3i Infrastructure will invest approximately €300m to acquire a majority stake in Lefdal Mine Datacenter (LMD), managing a total transaction of ~€400m with completion expected in summer 2026. LMD currently has 37MW operational and 43MW contracted under construction, operates under inflation-linked availability contracts, uses underground siting and closed-loop seawater cooling in Norway's low-cost power market, and the deal includes <10% exposure to renewables (three Swedish wind farms and two Italian hydro assets). 3i activated a €300m accordion on its revolving credit facility, increasing capacity to £1.2bn to bridge timing while awaiting €1.14bn in proceeds from the sale of TCR.

Analysis

The deal signals a durable bid for data-center assets that combine structural OPEX advantages (low-cost baseload power + efficient cooling) and sticky, availability-based cashflows — investors will pay up for physical insulation against rising power and cooling costs.
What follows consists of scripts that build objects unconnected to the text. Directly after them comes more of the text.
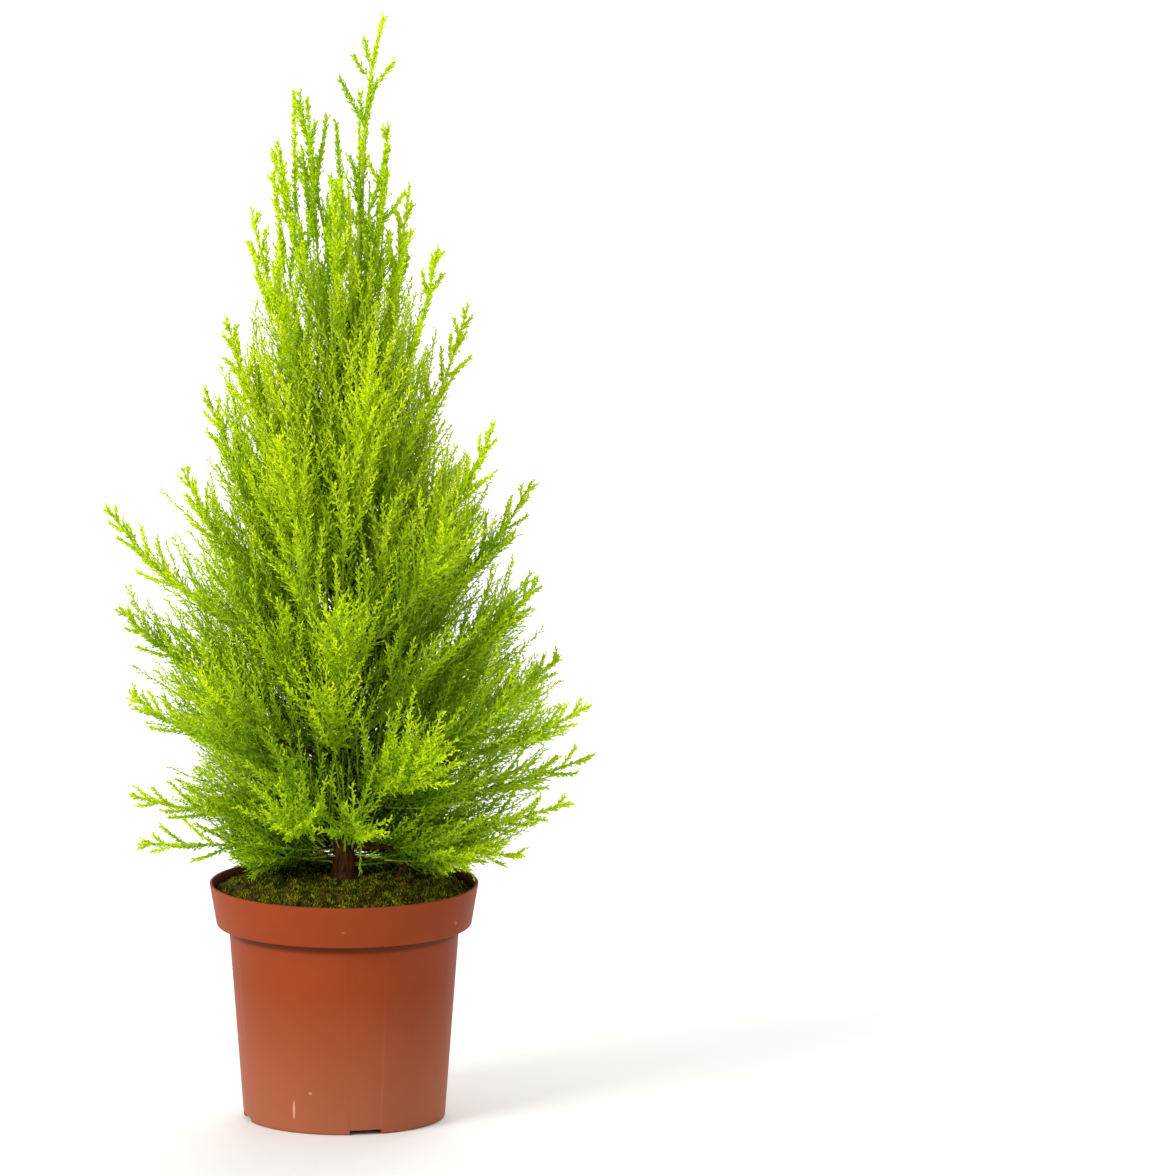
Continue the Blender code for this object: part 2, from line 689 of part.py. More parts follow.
def make_plume(plume, spaces, finish):
    radii = tapered((plume.stem_radius, STEM_TIP_RADIUS), STEM_SEGMENTS)
    stem = limb(plume.name, plume.stations(), radii, 3, finish)
    meshes = []
    for k in range(0, SHOOTS, SOURCE_STEP):
        root, ways, length = shoot(plume, k)
        side = 1.0 if (k // SOURCE_STEP) % 2 else -1.0
        found = fitted_spray(plume, spaces, root, ways, length, side)
        if found:
            outline, short = found
            meshes.append(spray_mesh(f"{plume.name}_spray_{k}", outline, short))
    length = TIP_SPRAY_SHARE * plume.length
    way = plume.along(1.0)
    root = plume.tip - way * length
    width_way = facing_width(way, root, 1.0)
    outline = spray_points(root, way, width_way, length, length * TIP_SPRAY_WIDTH_SHARE)
    meshes.append(spray_mesh(f"{plume.name}_tip", outline, length))
    fuse(stem, meshes)


def make_bough(plume, finish):
    shares = [BOUGH_SHARE * k / BOUGH_STATIONS for k in range(BOUGH_STATIONS + 1)]
    centres = [plume.at(share) for share in shares]
    name = plume.name.replace("foliage", "bough")
    limb(name, centres, tapered(BOUGH_RADII, BOUGH_STATIONS), BOUGH_SIDES, finish)


def side_stem_centres(count):
    """The side stem's centre line, a parabola from the soil past its bend to its tip."""
    foot, bend, tip = SIDE_STEM_FOOT, SIDE_STEM_BEND, SIDE_STEM_TIP
    shares = [k / count for k in range(count + 1)]
    return [(1 - s) ** 2 * foot + 2 * (1 - s) * s * bend + s * s * tip for s in shares]


def make_side_stem(finish):
    centres = side_stem_centres(SIDE_STEM_STATIONS)
    radii = tapered(SIDE_STEM_RADII, SIDE_STEM_STATIONS)
    limb("side_stem", centres, radii, BOUGH_SIDES, finish, flat_foot=True)


def main():
    for thing in list(bpy.data.objects):
        bpy.data.objects.remove(thing)
    bark = material("bark", BARK)
    foliage = material("lime_foliage", LIME_FOLIAGE)
    make_pot(material("terracotta_plastic", TERRACOTTA_PLASTIC))
    make_soil(material("mossy_compost", MOSSY_COMPOST))
    make_trunk(bark)
    make_side_stem(bark)
    plumes = plan_plumes()
    spaces = Spaces(plumes)
    for plume in plumes:
        if plume.bough:
            make_bough(plume, bark)
        make_plume(plume, spaces, foliage)


main()
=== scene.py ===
"""The looks of a young lemon cypress in its nursery pot, as a Blender add-on that is run as a script.

Metres, +Z up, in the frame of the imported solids: the origin is the centre of the pot's underside, -Y is the
front and +X is to the right. The crown grows by the rule of the solids: plumes leave the trunk and sweep out
and up to the crown's outline, each with side shoots in a spiral. Here every side shoot is grown, and each
carries twiglets, and each twiglet needles.
"""

import math

import bpy
import numpy as np
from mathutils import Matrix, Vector


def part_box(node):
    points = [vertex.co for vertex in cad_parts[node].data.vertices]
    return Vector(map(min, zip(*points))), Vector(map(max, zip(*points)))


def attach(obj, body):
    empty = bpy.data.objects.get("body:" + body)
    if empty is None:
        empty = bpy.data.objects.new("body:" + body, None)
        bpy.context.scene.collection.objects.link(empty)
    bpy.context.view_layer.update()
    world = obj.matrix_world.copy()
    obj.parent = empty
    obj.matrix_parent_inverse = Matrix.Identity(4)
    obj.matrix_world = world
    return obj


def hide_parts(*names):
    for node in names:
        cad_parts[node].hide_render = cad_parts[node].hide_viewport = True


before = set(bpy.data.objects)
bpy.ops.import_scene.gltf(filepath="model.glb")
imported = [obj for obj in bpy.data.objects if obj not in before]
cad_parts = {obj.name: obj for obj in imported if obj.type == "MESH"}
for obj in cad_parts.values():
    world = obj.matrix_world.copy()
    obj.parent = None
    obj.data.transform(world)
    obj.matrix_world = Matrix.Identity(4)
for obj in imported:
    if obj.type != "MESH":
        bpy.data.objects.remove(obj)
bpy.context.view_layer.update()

bl_info = {
    "name": "Lemon cypress in a nursery pot",
    "version": (1, 0, 0),
    "blender": (4, 5, 0),
    "location": "3D View > Sidebar > Cypress",
    "description": "Grows the crown, bark, soil and pot of a young lemon cypress over its solids",
    "category": "Object",
}

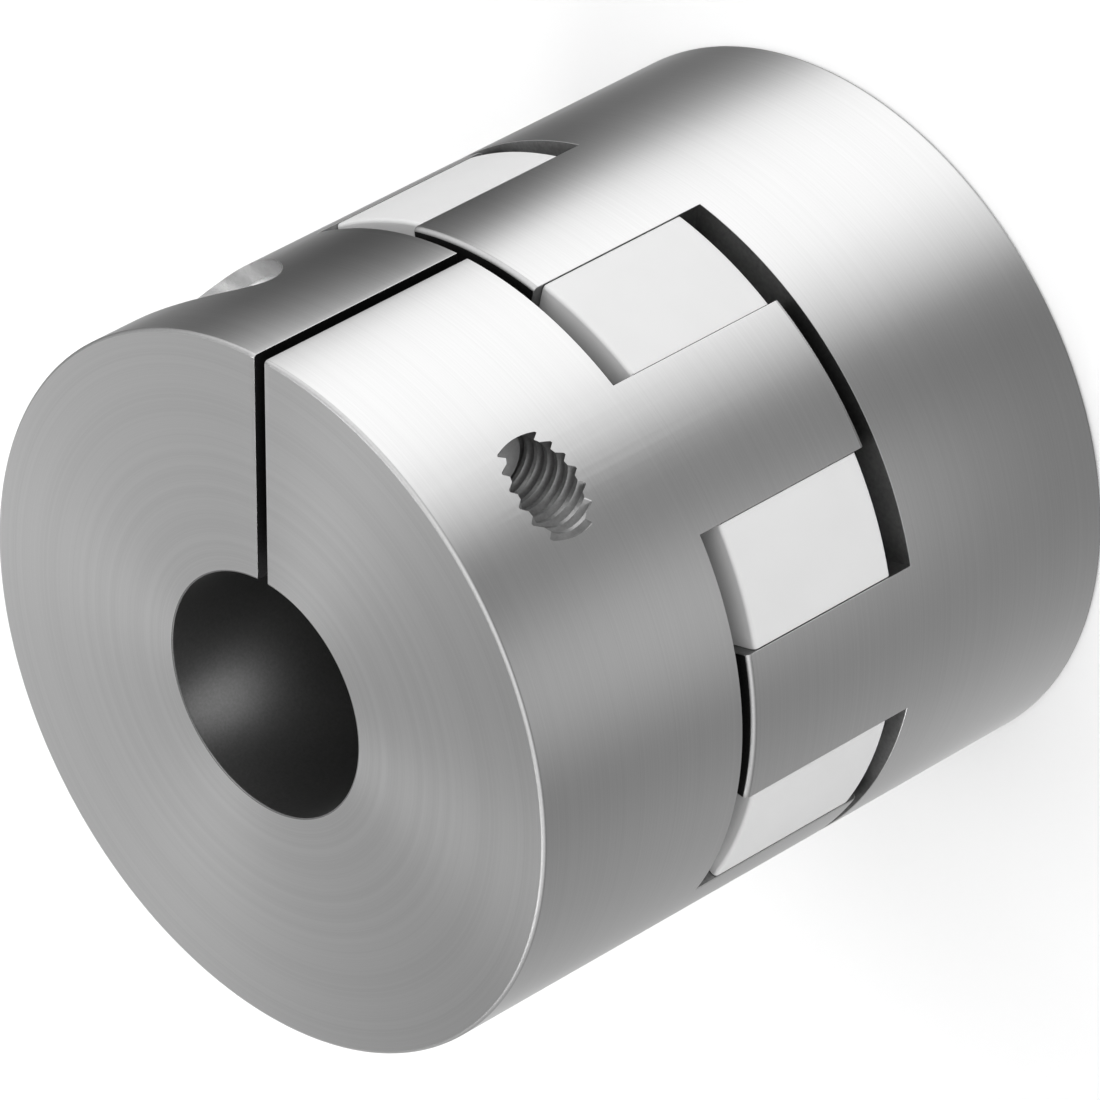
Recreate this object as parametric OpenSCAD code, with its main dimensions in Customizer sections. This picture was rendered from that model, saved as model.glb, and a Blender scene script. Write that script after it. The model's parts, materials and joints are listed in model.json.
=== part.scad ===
// Clamping jaw coupling: two slit clamping hubs whose jaws interleave,
// with a one-piece elastomer insert between them.
// It stands on the rear hub's end face, with the shafts' axis along Z.

/* [Coupling] */
// Outer diameter of the hubs and of their jaws
coupling_d = 56; // [54:1:64]
// Length of each hub's body, without its jaws
hub_len = 20; // [18:1:28]
// Space between the two hub bodies, which the jaws and the insert share
hub_gap = 18; // [16:1:24]
// Rounding of the outer edges at a hub's end face and at its jaw tips
edge_r = 0.4; // [0.2:0.1:1]

/* [Shaft bores] */
// Shaft bore of the front hub
front_bore_d = 19; // [12:0.5:22]
// Shaft bore of the rear hub
rear_bore_d = 19; // [12:0.5:22]
// Chamfer at both mouths of a bore
bore_chamfer = 0.15; // [0.1:0.05:0.5]

/* [Jaws] */
// Number of jaws on each hub
jaw_count = 4; // [3:1:5]
// Angle that one jaw takes up, in degrees
jaw_angle = 25.1; // [20:0.1:28]
// Radial depth of a jaw, from its inner face to the outside
jaw_depth = 11.4; // [9:0.1:12]
// Gap between a jaw's tip and the other hub's body
jaw_tip_gap = 1.1; // [0.5:0.1:2]
// Chamfer on the inner edge of a jaw's tip, which leads the insert in
jaw_lead_in = 0.6; // [0.2:0.1:1]
// Whole jaw pitches added to the half pitch between the two slits
slit_pitches = 2; // [0:1:3]

/* [Elastomer insert] */
// Length of the insert's teeth along the axis
insert_len = 14; // [12:0.5:15]
// Radial thickness of the ring that joins the teeth
ring_wall = 2.7; // [1.5:0.1:4]
// How far the ring lies back from the ends of the teeth
ring_inset = 1; // [0.5:0.1:2]
// Gap between the ring and the inner faces of the jaws
ring_clearance = 0.3; // [0.2:0.1:0.6]
// Gap between a tooth's flank and the jaw beside it
flank_clearance = 0.05; // [0.02:0.01:0.1]
// How far the teeth lie below the outside of the hubs
tooth_step = 0.1; // [0:0.05:0.5]
// Rounding of the outer edges of the teeth
tooth_edge_r = 0.3; // [0.2:0.1:1]

/* [Clamp slit] */
// Width of the slit through one side of a hub's body
slit_w = 1; // [0.8:0.1:2]
// Distance of the clamp screw's axis below the hub's outside
screw_inset = 7; // [6:0.5:8]
// Distance from a hub's end face to the clamp screw's axis
screw_from_end = 10; // [8:0.5:12]
// Metal between the screw head's seat and the slit
seat_wall = 4; // [3:0.5:5]

/* [Clamp screw] */
// Thread diameter of the clamp screw
screw_d = 6; // [5:1:6]
// Length of the screw under its head
screw_len = 18; // [14:1:20]
// Diameter of the screw's head
head_d = 10; // [8.5:0.5:10.5]
// Height of the screw's head
head_h = 6; // [5:0.5:7]
// Distance across the flats of the hexagon socket
socket_af = 5; // [4:0.5:5.5]
// Depth of the hexagon socket
socket_depth = 3; // [2:0.5:3.5]
// Gap all round between the head and its counterbore
head_clearance = 0.5; // [0.3:0.1:0.8]
// Gap all round between the shank and its clear hole
shank_clearance = 0.3; // [0.1:0.1:0.5]
// Gap all round between the shank and the threaded hole
thread_clearance = 0.05; // [0.03:0.01:0.1]
// Chamfer at the screw's tip
tip_chamfer = 0.6; // [0.3:0.1:1]
// Chamfer on the top edge of the head
head_chamfer = 0.4; // [0.2:0.1:0.8]

/* [Hidden] */
$fn = 96;

coupling_r = coupling_d / 2;
coupling_len = 2 * hub_len + hub_gap;
jaw_len = hub_gap - jaw_tip_gap;
hub_blank_len = hub_len + jaw_len;
jaw_inner_r = coupling_r - jaw_depth;
jaw_pitch = 360 / jaw_count;
space_angle = jaw_pitch - jaw_angle;
tooth_angle = jaw_pitch / 2 - jaw_angle;
rear_turn = 180 - jaw_pitch * (slit_pitches + 0.5);

ring_r = jaw_inner_r - ring_clearance;
ring_inner_r = ring_r - ring_wall;
tooth_root_r = ring_r - ring_wall / 2;
insert_z = (coupling_len - insert_len) / 2;

screw_r = screw_d / 2;
screw_offset = coupling_r - screw_inset;
head_r = head_d / 2;
seat_x = slit_w / 2 + seat_wall;
socket_corner_d = socket_af / cos(30);
beyond = 1;

hub_colour = [0.66, 0.67, 0.68];
insert_colour = [0.93, 0.93, 0.92];
screw_colour = [0.4, 0.41, 0.43];

// Half section of a ring with both outer corners rounded
module ring_section(inner_r, outer_r, z_low, z_high, corner_r) {
    width = outer_r - inner_r;
    height = z_high - z_low;
    translate([inner_r, z_low])
        square([width - corner_r, height]);
    translate([inner_r, z_low + corner_r])
        square([width, height - 2 * corner_r]);
    for (z = [z_low + corner_r, z_high - corner_r])
        translate([outer_r - corner_r, z])
            circle(r = corner_r);
}

// Triangle from the axis outwards, wide enough to cut the whole outside
module wedge_plan(angle) {
    reach = coupling_r + beyond;
    half_width = reach * tan(angle / 2);
    polygon([[0, 0], [reach, -half_width], [reach, half_width]]);
}

// Half section of the turned blank: a bored body with a ring for the jaws
module blank_section(bore_d) {
    bore_r = bore_d / 2;
    difference() {
        ring_section(bore_r, coupling_r, 0, hub_blank_len, edge_r);
        translate([0, hub_len])
            square([jaw_inner_r, jaw_len + beyond]);
        polygon([
            [bore_r - beyond, -beyond],
            [bore_r + bore_chamfer + beyond, -beyond],
            [bore_r - beyond, bore_chamfer + beyond]
        ]);
        polygon([
            [bore_r - beyond, hub_len + beyond],
            [bore_r + bore_chamfer + beyond, hub_len + beyond],
            [bore_r - beyond, hub_len - bore_chamfer - beyond]
        ]);
        polygon([
            [jaw_inner_r - beyond, hub_blank_len + beyond],
            [jaw_inner_r + jaw_lead_in + beyond, hub_blank_len + beyond],
            [jaw_inner_r - beyond, hub_blank_len - jaw_lead_in - beyond]
        ]);
    }
}

// The milled spaces that leave the jaws standing, one opposite the slit
module jaw_spaces() {
    for (i = [0:jaw_count - 1])
        rotate([0, 0, -90 + i * jaw_pitch])
            translate([0, 0, hub_len])
                linear_extrude(height = jaw_len + beyond)
                    wedge_plan(space_angle);
}

// The slit from the bore to the outside, on the -Y side
module clamp_slit() {
    translate([-slit_w / 2, -coupling_r - beyond, -beyond])
        cube([slit_w, coupling_r + beyond, hub_len + 2 * beyond]);
}

// A round hole along X on the clamp screw's axis
module cross_hole(radius, x_low, x_high) {
    translate([x_low, -screw_offset, screw_from_end])
        rotate([0, 90, 0])
            cylinder(r = radius, h = x_high - x_low);
}

// One clamping hub, with its end face at z = 0 and its jaws upwards
module clamping_hub(bore_d) {
    difference() {
        rotate_extrude()
            blank_section(bore_d);
        jaw_spaces();
        clamp_slit();
        cross_hole(screw_r + shank_clearance, -seat_x - beyond, 0);
        cross_hole(screw_r + thread_clearance, 0, coupling_r + beyond);
        cross_hole(head_r + head_clearance, -coupling_r - beyond, -seat_x);
    }
}

// A hexagon socket head screw, with its head's underside on the seat
module clamp_screw() {
    translate([-seat_x, -screw_offset, screw_from_end])
        rotate([0, 90, 0])
            difference() {
                rotate_extrude()
                    polygon([
                        [0, -head_h],
                        [head_r - head_chamfer, -head_h],
                        [head_r, -head_h + head_chamfer],
                        [head_r, 0],
                        [screw_r, 0],
                        [screw_r, screw_len - tip_chamfer],
                        [screw_r - tip_chamfer, screw_len],
                        [0, screw_len]
                    ]);
                translate([0, 0, -head_h - beyond])
                    cylinder(d = socket_corner_d, h = socket_depth + beyond, $fn = 6);
            }
}

// The front hub's place: end face up, jaws down
module at_front() {
    translate([0, 0, coupling_len])
        rotate([180, 0, 0])
            children();
}

// The rear hub's place: end face down, its jaws between the front hub's
module at_rear() {
    rotate([0, 0, rear_turn])
        children();
}

module front_hub() {
    color(hub_colour)
        at_front()
            clamping_hub(front_bore_d);
}

module rear_hub() {
    color(hub_colour)
        at_rear()
            clamping_hub(rear_bore_d);
}

// One tooth of the insert, which fills the space between two jaws
module insert_tooth() {
    intersection() {
        rotate_extrude()
            ring_section(tooth_root_r, coupling_r - tooth_step, 0, insert_len, tooth_edge_r);
        translate([flank_clearance / sin(tooth_angle / 2), 0, -beyond])
            linear_extrude(height = insert_len + 2 * beyond)
                wedge_plan(tooth_angle);
    }
}

module spider_insert() {
    color(insert_colour)
        translate([0, 0, insert_z]) {
            for (i = [0:2 * jaw_count - 1])
                rotate([0, 0, 90 + (i + 0.5) * jaw_pitch / 2])
                    insert_tooth();
            translate([0, 0, ring_inset])
                difference() {
                    cylinder(r = ring_r, h = insert_len - 2 * ring_inset);
                    translate([0, 0, -beyond])
                        cylinder(r = ring_inner_r, h = insert_len + beyond);
                }
        }
}

module front_clamp_screw() {
    color(screw_colour)
        at_front()
            clamp_screw();
}

module rear_clamp_screw() {
    color(screw_colour)
        at_rear()
            clamp_screw();
}

front_hub();
rear_hub();
spider_insert();
front_clamp_screw();
rear_clamp_screw();
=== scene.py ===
import json
import math

import bpy
from mathutils import Matrix, Vector


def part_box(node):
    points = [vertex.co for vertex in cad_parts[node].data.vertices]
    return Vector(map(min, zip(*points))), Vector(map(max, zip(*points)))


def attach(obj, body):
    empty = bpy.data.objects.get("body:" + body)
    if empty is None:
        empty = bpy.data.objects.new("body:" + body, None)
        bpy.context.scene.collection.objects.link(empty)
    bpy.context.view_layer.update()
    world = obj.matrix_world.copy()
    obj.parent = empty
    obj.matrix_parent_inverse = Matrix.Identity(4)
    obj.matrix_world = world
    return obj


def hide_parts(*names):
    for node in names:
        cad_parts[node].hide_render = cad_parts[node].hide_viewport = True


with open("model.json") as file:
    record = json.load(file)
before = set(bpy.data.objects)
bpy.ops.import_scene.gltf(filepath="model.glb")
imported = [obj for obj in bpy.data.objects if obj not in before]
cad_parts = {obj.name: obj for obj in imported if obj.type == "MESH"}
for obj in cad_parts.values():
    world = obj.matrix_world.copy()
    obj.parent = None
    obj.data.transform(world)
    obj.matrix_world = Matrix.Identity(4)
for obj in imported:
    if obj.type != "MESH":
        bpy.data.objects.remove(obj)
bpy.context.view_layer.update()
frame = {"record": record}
mm = 0.001
hair = 0.01 * mm  # less than this is no distance at all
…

Expect a re-pricing of older, air-cooled campus assets over the next 12–36 months: buyers will favor sites with natural cooling or attractive PPA profiles, forcing marginal assets into either deep discount sales or expensive retrofit cycles. Second-order winners include vendors and integrators of closed-loop and liquid-cooling solutions (accelerating retrofit orders) and niche engineering firms that specialize in subterranean construction and civil resilience; conversely, regional data-center owners with legacy air-cooled footprints or exposed to volatile merchant power markets are likely to see tensile pressure on multiples. Watch transmission congestion risk in hydro-rich regions — a local power price shock can flip a site’s entire margin profile within a single seasonal cycle, making forward power cover and contractual indexing the key value driver. From a capital-structure angle, the financing posture around near-term deal activity matters as much as asset quality: liquidity bridges and accordion draws can compress returns if exit markets retrench or if anticipated divestment proceeds slip beyond 6–12 months. The pragmatic contrarian view is that the market under-appreciates operational execution risk (construction schedules, subsea/utility interconnect timelines) and the technology-refresh cadence driven by AI racks; those two vectors create more binary outcomes for valuation than headline demand growth alone.